The truth, however, was sad. Makhaya didn’t want to take the team bus because he was an outsider and he knew the white players would not sit with him, talk with him. It was the same in the hotel dining room.

‘You get to the breakfast and you’re the first there. Two guys walk in, they sit someplace else. And then the next person walks in, he goes and sits with them. And so on. You try to turn a blind eye, say to yourself, “They have things they need to talk about.” But in the end, you find out that this is normal, this is how they do things. They forget that you exist until we are on the field. And this became life.

‘It is easy to see, actually, when you look at someone’s face, that the person doesn’t want to look you in the eyes – might be your coach, your captain. It tells you straightaway that they don’t really appreciate you being there.

‘They are thinking I was not being selected on merit. Every game for me felt, it’s almost like there was a trial of some sort. And you will hear remarks from your own colleagues, that you don’t belong here, you don’t deserve to be part of our team.’

Is this racism or the quota system? Probably a bit of both. And although I understand why positive discrimination exists, and the South African government introduced it because they were so keen to demonstrate to the world that they were going to bring about change, Makhaya’s experience shows that it’s not necessarily the right way to go about things.

‘You’ve got to do it at grassroots level,’ he says, ‘at a provincial level. That’s good. Give those people the opportunities. But when it comes to the top level, international, it has to be all on ability.’

In sport there should be an infrastructure introduced all over the country so kids aren’t picked up and moved to another place where they feel like aliens, reinforcing the ‘outsider’ mentality. And Makhaya agrees with me that this should be the case in every industry. If you want to bridge the gap between the haves and have-nots, look at apprenticeship schemes, mentoring, training and education. That’s where it should start, not at the very top of the ladder.

In South Africa they have also introduced a rule whereby companies have got to have a certain number of Blacks on their board. But what that can lead to is companies having Black people on their board, drawing a salary, but not actually being involved in the decision-making. It satisfies the law but doesn’t really lead to eventual empowerment of the masses in the country.

But don’t get me wrong – I think South Africa is showing the way forward. It has come an extremely long way in a short space of time. And there are always going to be things that don’t work out, bumps in the road and challenges. But having spent a lot of time in South Africa post-apartheid I am hopeful. I don’t want to say the country is a blueprint for the way to do things, but with Black leaders making decisions, making the laws and educating the young as to what has gone on in the world and what is going on, the country – and the people – have a chance.

‘That’s my wish,’ Makhaya says. ‘If it does not start from our schools, it will never work.
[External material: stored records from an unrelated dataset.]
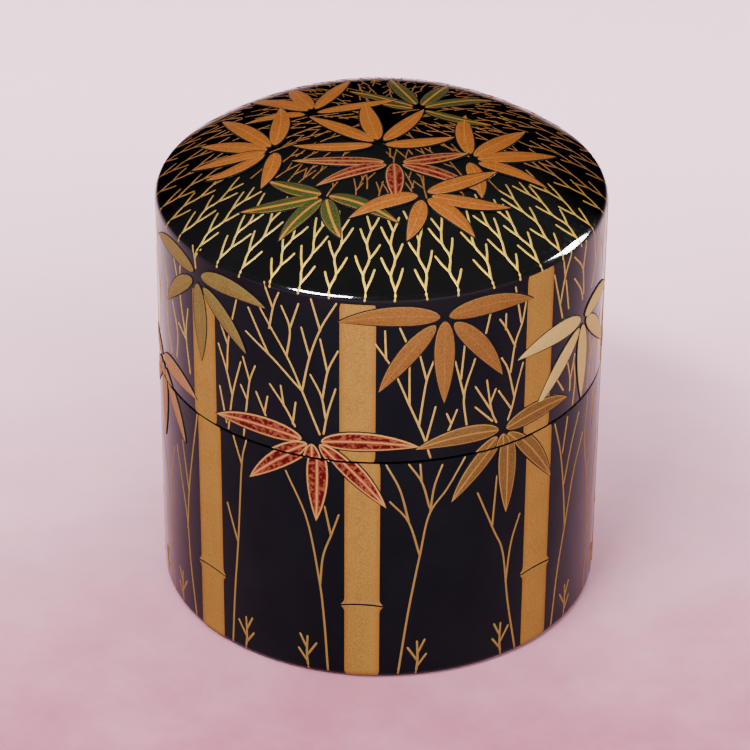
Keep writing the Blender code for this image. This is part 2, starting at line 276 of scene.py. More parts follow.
CUP_TWIGS = (
    (-13, 0.9, -14, 10, -15.3, 17, -18.5, 27, -24, 34.4), (-15, 16, -14.2, 21, -12, 25, -10.2, 28.4),
    (-12.2, 24.8, -13.8, 29.6), (5, 0.9, 7.5, 12, 10.2, 21.5, 12.5, 28.5, 17, 32.5, 21.5, 37.2),
    (10.2, 21.5, 7.2, 27.5, 2.6, 31), (7.3, 27.5, 5, 33, 1.6, 37.2), (12.7, 28.8, 13.6, 33, 15.6, 36.6),
    (12.5, 29.6, 10.5, 34, 7.2, 37.2), (10.4, 34.2, 10, 37.1),
    (37.8, 0.9, 35, 10, 33, 19, 30, 23.5, 25.2, 30.6), (29.6, 24, 30.6, 32.6),
    (34.2, 13.5, 35.5, 20, 38.1, 24.6), (-41, 0.9, -40, 10, -38.5, 20, -37, 33, -35.5, 37.3),
    (-38.8, 19.4, -42.1, 25.2), (-37, 33, -39.6, 37.2),
    (51.5, 0.9, 53.5, 10, 56.5, 18, 60, 26, 64.6, 31.2), (56.2, 17.6, 55, 24, 53, 31, 50, 36.9),
    (55, 25.2, 58, 31, 61.6, 35.6), (53.8, 31, 55.6, 36.6), (-56, 0.9, -58.5, 10, -60, 18, -65, 28.4),
    (-59.6, 15.6, -58, 24, -53.4, 37.2), (-58.4, 22.4, -61.4, 30.4),
    (-69.4, 0.9, -71.2, 11, -70, 20.4, -67, 27.4), (-71, 13.4, -74.4, 21.6, -80.2, 27.4),
    (70.2, 0.9, 71.6, 12, 69.4, 22, 72.2, 31.4, 70.6, 37.2), (71.2, 9.4, 75.2, 19, 78.4, 27.2),
    (69.6, 21.2, 66.2, 29.6, 67.4, 36.6), (72, 30.8, 75.6, 36.8),
)
SPRIG_ANGLES = (-63.2, -36.6, -18.2, 9.6, 33.2, 57.4, 79.2, 102.6)
SPRIG_STROKES = (
    (0.0, 0.8, 0.4, 3.2, 0.2, 6.4),
    (0.3, 3.0, -2.2, 5.4),
    (0.3, 2.0, 2.6, 4.0),
    (0.3, 4.2, 2.2, 6.6),
)
SIDES = (("front", 0.0), ("back", 180.0))

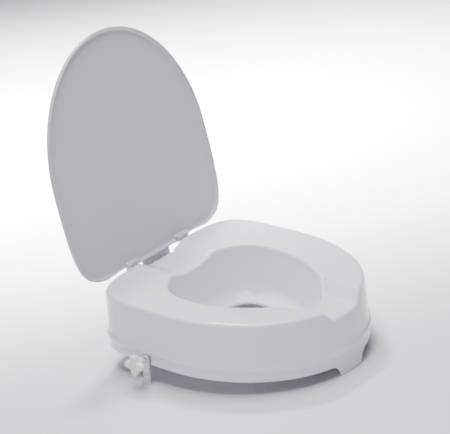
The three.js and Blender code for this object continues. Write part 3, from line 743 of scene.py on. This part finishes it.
# (radius, distance from the plane of symmetry) of the knob's hub
HUB_PROFILE = ((3.5, 193), (4.9, 193), (5.4, 193.5), (5.4, 199), (7.4, 199.1), (8.0, 199.8),
               (8.0, 209), (3.5, 209), (3.5, 193))
STUD = {"start": 154.0, "thread_end": 192.0, "end": 209.0, "depth": 0.75, "tip": 2.5}
# inner face, outer face and radius of the two rings on the stud
RINGS = {"washer": (190.8, 192.7, 5.6), "clip": (182.6, 184.2, 5.0)}


def arm_outline():
    """The arm's outline in Y and Z: a slightly tapering strip with a rounded top."""
    half, corner, taper = CLAMP["arm_width"] / 2, ARM["corner"], ARM["taper"]
    y, top, bottom = CLAMP["y"], CLAMP["arm_top"], CLAMP["arm_bottom"]
    shoulder = top - corner
    corners = [(y - half + taper, bottom), (y + half - taper, bottom), (y + half, shoulder)]
    corners += arc((y + half - corner, shoulder), corner, 0, math.pi / 2, 8)[1:]
    corners += arc((y - half + corner, shoulder), corner, math.pi / 2, math.pi, 8)
    return corners


def make_arm(name, side, material):
    """A flat arm with three upright ridges on its outer face."""
    outer = CLAMP["arm_outer"]
    low, high = sorted((side * CLAMP["arm_inner"], side * (outer - ARM["plate_step"])))
    plate = extruded("arm", arm_outline(), low, high, 0.6)
    cut(plate, [stud_hole(side, 180, 195, 40)])
    parts = [plate]
    for offset in (-4, 0, 4):
        ridge = {"across": (outer - ARM["ridge_depth"], outer),
                 "along": about(CLAMP["y"] + offset, ARM["ridge_half"]),
                 "up": (CLAMP["arm_bottom"], CLAMP["z"] - ARM["ridge_drop"])}
        parts.append(side_block("ridge", side, ridge, 0.6))
    arm = joined(f"clamp_arm_{name}_nylon", parts)
    dress(arm, material, f"clamp_{name}", "nylon", f"clamp_arm_{name}")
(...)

Treat people equally, it will change right through to the sport, schools and everything. My son, he has white friends and they come over to the house. That is progress, you know? We are seeing each other’s ways and cultures. Embrace it because before we were not able to expose our children to that. Our kids are united, they are able to wrap their arms around each other. That for me will be the turning point.’

Makhaya just enforced my thoughts on the problem. Each sport or industry can try to put their house in order, but the message has to reach the society at large or no real meaningful change can take place. Fingers crossed. South Africa is a young country. And in ten or twenty years’ time it will have leaders who were not even alive during apartheid. That’s some thought. It will take time and it cannot happen overnight. And, as they say, the children are the future.